Move ahead to the year 1995 and second-time author Richard Ford (The Sportswriter) moves the category along by leaps and bounds with the release of Independence Day.   Come the new year, this novel will be 20 years old but it reads as if it was written just last month.   Frank Bascombe, a divorced former newspaper sportswriter, is living in his ex-wife’s house attempting to get by as a realtor.   This at a time when there’s a significant (early 90’s) recession, rapidly falling real estate values and high unemployment levels.   Employment down, building down, rents low, cost to buy high:   “… dug in for the long night that becomes winter.”   Sound familiar?

Bascombe has decided that the best times in his life have – like his former spouse – left him behind.   “Why should you only get what you want?   Life’s never like that.”   So Bascombe simply resolves to get through, to keep living, during his self-titled Existence Period.

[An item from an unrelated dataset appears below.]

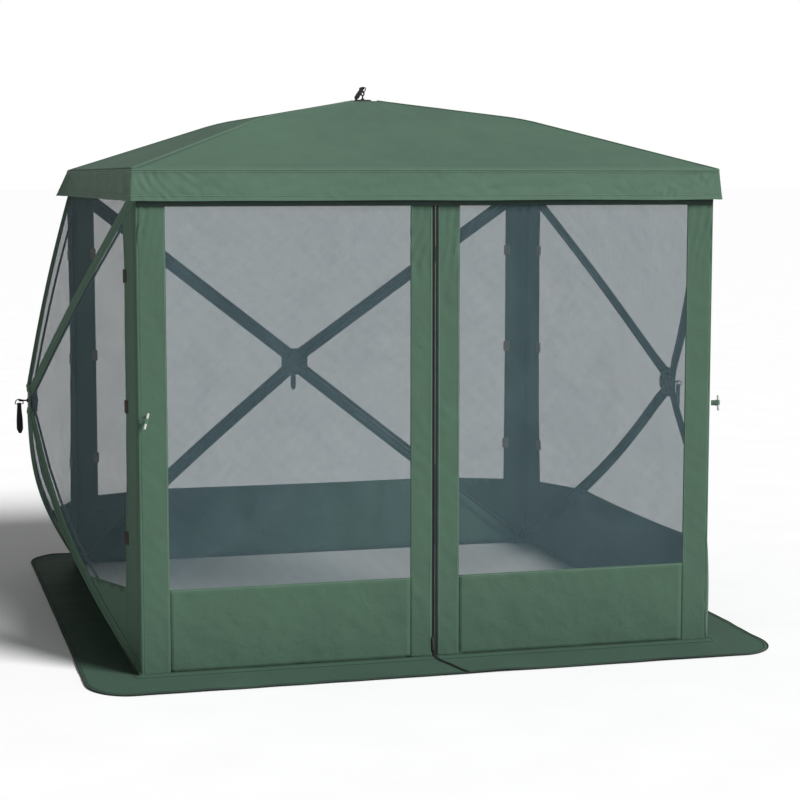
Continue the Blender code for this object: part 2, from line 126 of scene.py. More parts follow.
def make_camera():
    data = bpy.data.cameras.new("camera")
    data.lens = CAM_LENS
    data.sensor_width = 36.0
    data.clip_end = 1000.0
    camera = added("camera", data)
    level = Vector((math.sin(CAM_YAW), math.cos(CAM_YAW), 0))
    ahead = level * math.cos(CAM_PITCH) + Z * math.sin(CAM_PITCH)
    camera.location = CAM_AT
    camera.rotation_euler = ahead.to_track_quat("-Z", "Y").to_euler()
    bpy.context.scene.camera = camera


make_camera()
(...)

At first the reader – not knowing any better – accepts Frank Bascombe as a depressed 53-year-old man who thinks things like, “When you’re young, your opponent is the future. When you’re not young, your opponent’s the past and everything done in it…”.   But eventually we realize that Frank’s actually an optimist – “It’s my experience that when you don’t think you’re making progress that you’re probably making plenty.”

As we read this 451-page novel, we see that Bascombe is making progress in pushing the re-start button on his life.   He’s not a bad person, really, it’s just that he has his own way of looking at things – one of the small points on which his ex-wife and his troublesome girlfriend can agree on.   Like a writer, he looks at things and sees something different from real actual life.   “You might never have been quite as happy as you like to believe you were.”

Bascombe is often let down, unfortunately, by the other people in his life, like one of his post-divorce female partners:   “… she had very little facility for actually thinking about me and never in the time we knew each other asked me five questions about my children or my life before I met her.”   Yet we somehow sense that Frank will be blessed with the victory of what Bob Dylan called “simple survival.”

How good, exactly, is this piece of American literature?   In 1995, The New York Times included it in the year-end list of best books.   As 1996 began, Ford was awarded the Pulitzer Prize for fiction for Independence Day.   This Frank Bascombe novel (like John Updike’s Rabbit books) was part of a trilogy, but don’t worry about what came before or after.

Independence Day was Ford’s singular masterpiece, his van Gogh, his Sunflowers painting.   Or The Starry Night.

This is essential reading.   Highly recommended.